Chuck Wexler, executive director of the Police Executive Research Forum (PERF), told the editorial board that when his organization tried to study the issue, they couldn’t find guidelines for K-9s that had already been published. He said they tried to develop their own guidelines by looking at policies around the country.

“It’s definitely a serious use of force,” he said. “It should not be used indiscriminately. But there were not best practices. And I think that’s like a lot of things in policing we’re discovering.”

PERF’s report says that police dogs should be used to apprehend someone only after an officer gives a warning and “ample time” is given for the person to surrender. It says handlers should also consider “non-canine options” before ordering a dog to bite.

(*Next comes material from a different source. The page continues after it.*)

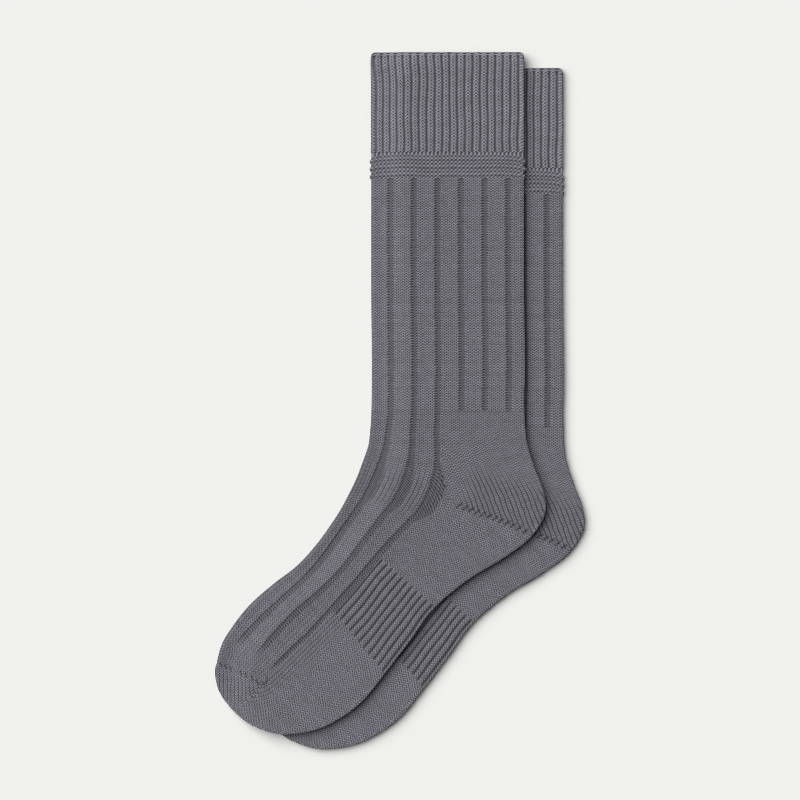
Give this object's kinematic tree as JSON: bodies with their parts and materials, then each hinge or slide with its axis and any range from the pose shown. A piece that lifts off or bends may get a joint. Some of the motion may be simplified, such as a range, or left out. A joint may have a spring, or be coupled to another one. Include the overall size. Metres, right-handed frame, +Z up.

Some agencies, they noted, only allow the use of police dogs when a suspect is wanted for a serious felony or is believed to be armed.

PERF also advises that police dogs be removed as quickly as possible from a suspect as soon as someone is brought into custody.

Salt Lake City’s policies say a dog may be used to apprehend someone if an officer “reasonably believes” that a suspect has committed or is threatening to commit any serious crime and the person poses “an imminent threat of violence or serious harm” to someone else or if the suspect is physically resisting or threatening to resist arrest. Dogs can also be used to apprehend someone who is hiding from the police, according to the SLCPD policy.

The policy states that without the belief that a person committed a serious offense, “the use of a canine as a weapon” is prohibited if someone is merely trying to run away from an officer.

When a dog does bite someone, SLCPD policy says a supervisor and watch commander should be promptly notified, and a use-of-force report should be completed.